- _Data for the task_:
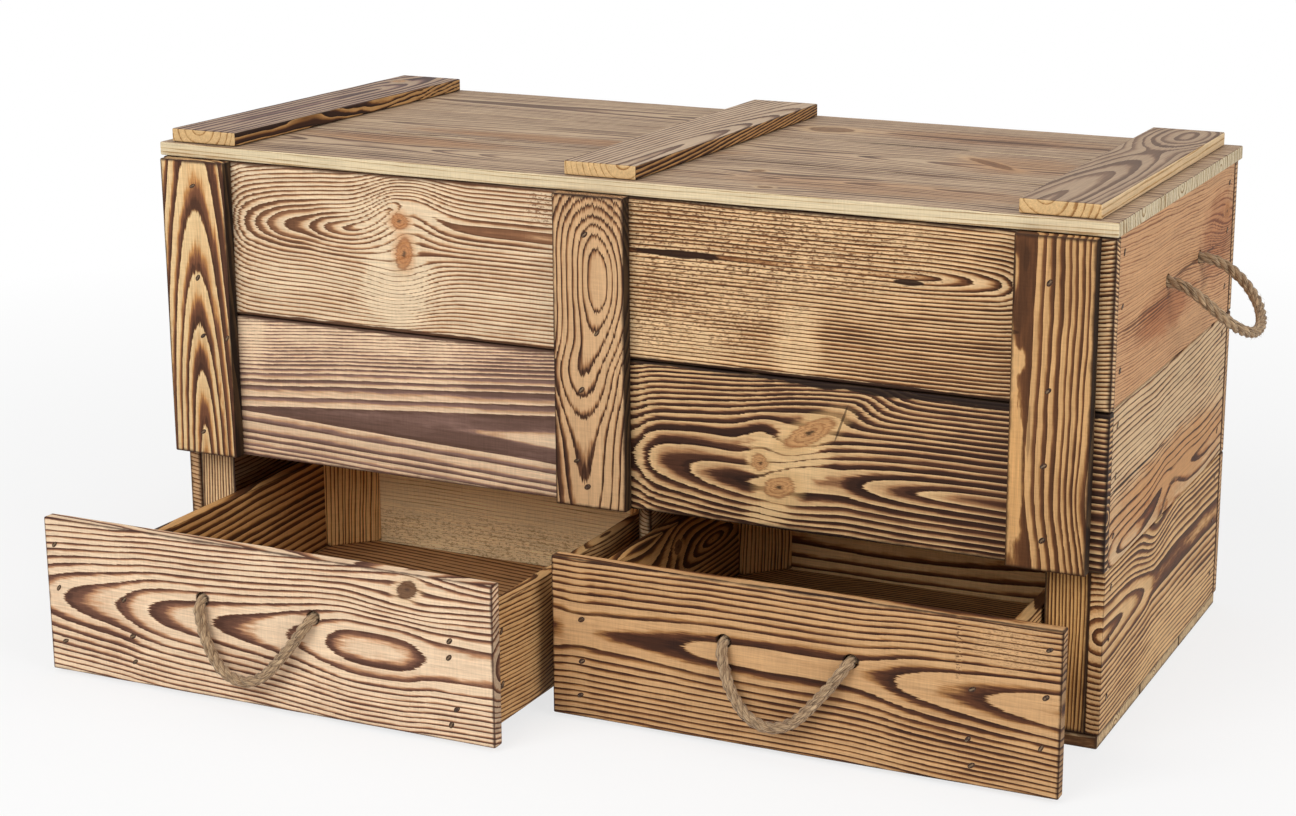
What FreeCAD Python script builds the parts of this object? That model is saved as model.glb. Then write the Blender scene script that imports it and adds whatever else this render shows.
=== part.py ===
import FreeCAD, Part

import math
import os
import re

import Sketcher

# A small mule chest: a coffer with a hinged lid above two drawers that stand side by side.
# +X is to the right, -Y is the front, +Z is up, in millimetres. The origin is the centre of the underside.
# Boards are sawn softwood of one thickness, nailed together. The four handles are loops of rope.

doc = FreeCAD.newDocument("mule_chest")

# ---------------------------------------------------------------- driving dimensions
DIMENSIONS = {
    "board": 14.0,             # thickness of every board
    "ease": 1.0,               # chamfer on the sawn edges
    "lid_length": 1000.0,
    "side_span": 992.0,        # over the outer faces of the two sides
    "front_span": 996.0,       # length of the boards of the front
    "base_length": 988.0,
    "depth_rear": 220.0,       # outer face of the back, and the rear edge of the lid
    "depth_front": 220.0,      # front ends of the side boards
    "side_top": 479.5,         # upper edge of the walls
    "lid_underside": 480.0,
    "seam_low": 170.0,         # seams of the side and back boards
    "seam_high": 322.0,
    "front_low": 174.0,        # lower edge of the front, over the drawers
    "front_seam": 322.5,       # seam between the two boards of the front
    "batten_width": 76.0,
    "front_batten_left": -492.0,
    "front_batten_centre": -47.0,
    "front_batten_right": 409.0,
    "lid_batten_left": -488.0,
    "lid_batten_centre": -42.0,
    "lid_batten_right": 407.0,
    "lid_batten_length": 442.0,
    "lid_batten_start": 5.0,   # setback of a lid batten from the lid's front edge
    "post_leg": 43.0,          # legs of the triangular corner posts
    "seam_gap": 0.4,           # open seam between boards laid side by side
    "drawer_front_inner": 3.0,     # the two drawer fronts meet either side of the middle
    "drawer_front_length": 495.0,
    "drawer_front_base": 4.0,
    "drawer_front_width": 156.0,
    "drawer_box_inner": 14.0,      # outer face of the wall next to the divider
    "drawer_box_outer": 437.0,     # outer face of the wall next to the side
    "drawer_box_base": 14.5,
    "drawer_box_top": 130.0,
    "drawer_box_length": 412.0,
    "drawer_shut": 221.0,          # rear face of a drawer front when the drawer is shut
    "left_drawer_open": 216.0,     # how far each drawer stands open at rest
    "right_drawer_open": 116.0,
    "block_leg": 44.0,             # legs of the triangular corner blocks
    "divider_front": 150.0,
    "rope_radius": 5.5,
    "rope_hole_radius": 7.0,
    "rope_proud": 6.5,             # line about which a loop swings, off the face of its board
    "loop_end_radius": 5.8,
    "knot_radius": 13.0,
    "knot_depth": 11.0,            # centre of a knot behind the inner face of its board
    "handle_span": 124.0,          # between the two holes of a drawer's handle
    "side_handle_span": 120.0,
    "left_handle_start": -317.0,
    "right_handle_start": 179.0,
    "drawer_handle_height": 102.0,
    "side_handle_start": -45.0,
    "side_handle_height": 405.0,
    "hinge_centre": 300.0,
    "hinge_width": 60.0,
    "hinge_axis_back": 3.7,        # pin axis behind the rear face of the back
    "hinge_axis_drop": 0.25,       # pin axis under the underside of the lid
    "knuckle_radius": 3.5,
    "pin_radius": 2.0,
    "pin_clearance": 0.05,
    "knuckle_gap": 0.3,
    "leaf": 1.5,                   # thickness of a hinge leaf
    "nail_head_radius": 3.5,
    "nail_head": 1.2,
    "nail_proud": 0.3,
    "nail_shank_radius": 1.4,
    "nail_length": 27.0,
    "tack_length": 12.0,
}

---

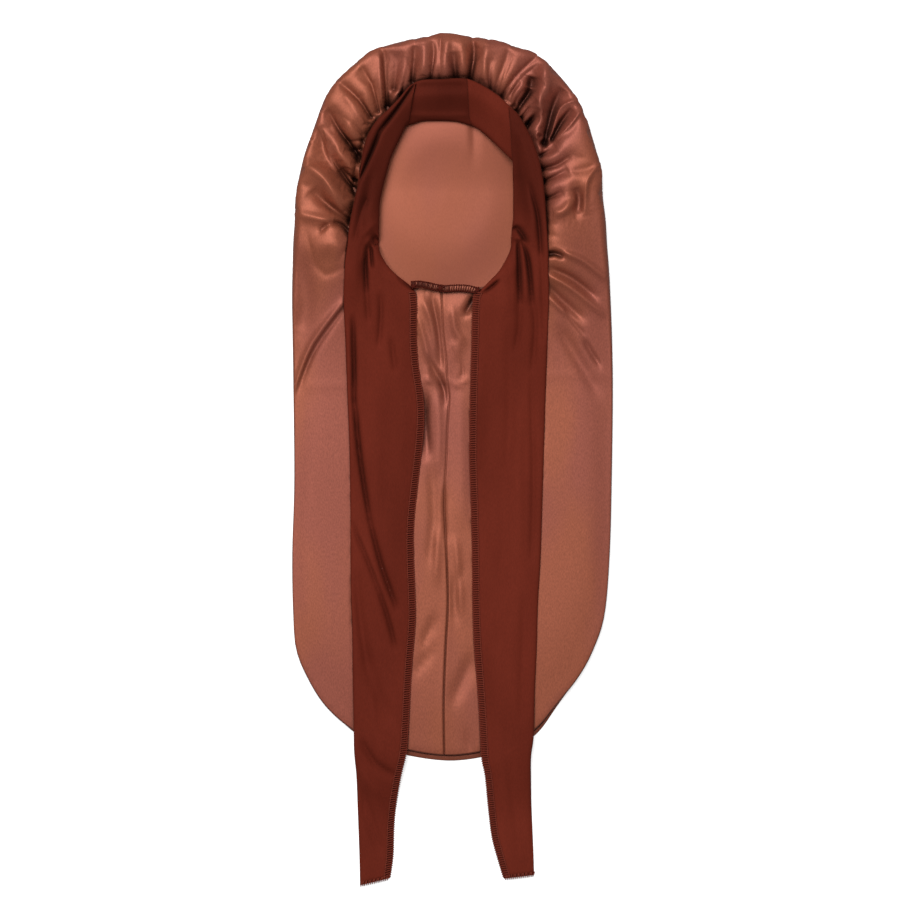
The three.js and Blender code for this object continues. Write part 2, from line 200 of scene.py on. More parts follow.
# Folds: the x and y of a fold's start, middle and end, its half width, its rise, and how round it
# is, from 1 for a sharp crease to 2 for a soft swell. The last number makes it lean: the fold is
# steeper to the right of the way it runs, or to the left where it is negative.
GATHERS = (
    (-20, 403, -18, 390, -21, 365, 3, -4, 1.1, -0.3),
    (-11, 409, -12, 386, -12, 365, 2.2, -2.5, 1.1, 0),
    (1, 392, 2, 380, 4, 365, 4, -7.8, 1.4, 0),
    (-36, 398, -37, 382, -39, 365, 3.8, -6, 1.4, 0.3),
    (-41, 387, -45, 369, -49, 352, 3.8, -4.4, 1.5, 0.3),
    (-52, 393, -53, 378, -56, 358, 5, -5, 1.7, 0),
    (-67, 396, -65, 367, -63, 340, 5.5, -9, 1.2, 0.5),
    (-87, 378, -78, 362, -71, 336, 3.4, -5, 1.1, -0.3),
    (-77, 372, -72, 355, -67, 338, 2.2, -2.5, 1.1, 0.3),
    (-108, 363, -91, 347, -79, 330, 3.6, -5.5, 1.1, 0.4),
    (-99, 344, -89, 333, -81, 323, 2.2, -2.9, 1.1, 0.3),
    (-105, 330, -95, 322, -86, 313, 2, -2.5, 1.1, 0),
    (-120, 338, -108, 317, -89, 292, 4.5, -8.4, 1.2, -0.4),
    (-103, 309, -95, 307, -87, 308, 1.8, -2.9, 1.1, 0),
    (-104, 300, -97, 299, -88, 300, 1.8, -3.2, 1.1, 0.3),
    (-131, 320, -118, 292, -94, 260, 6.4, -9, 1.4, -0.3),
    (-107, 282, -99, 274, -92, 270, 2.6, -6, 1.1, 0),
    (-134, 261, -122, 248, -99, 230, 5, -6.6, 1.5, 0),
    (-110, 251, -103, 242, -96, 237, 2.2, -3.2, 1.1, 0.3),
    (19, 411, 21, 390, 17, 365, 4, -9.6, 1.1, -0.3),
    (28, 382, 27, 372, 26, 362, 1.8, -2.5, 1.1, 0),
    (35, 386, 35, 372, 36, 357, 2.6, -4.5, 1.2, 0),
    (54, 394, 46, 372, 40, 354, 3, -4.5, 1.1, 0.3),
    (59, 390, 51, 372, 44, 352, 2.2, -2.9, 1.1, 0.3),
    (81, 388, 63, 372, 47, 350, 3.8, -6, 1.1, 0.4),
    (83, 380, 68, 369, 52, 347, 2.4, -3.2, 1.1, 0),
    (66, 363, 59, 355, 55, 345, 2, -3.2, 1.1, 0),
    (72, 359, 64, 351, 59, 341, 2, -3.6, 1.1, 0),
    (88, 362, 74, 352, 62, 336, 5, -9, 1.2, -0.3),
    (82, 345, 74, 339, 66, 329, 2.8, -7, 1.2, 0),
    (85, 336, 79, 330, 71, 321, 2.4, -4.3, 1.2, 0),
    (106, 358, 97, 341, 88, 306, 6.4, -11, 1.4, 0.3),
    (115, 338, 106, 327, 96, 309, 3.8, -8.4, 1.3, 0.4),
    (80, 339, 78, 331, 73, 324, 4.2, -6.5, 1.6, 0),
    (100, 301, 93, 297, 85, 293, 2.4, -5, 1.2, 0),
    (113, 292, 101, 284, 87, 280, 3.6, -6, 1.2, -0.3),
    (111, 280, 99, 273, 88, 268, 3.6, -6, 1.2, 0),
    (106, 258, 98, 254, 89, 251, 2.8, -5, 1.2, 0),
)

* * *

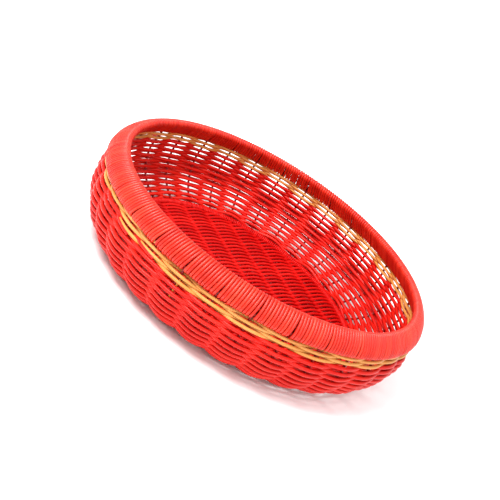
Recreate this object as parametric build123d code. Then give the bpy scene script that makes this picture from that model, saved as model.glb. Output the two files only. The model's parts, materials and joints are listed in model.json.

- _Written exercise_: Tally how many lines of the material contain the word "code". The answer must be the number and nothing else.

- _Answer to this exercise_: 2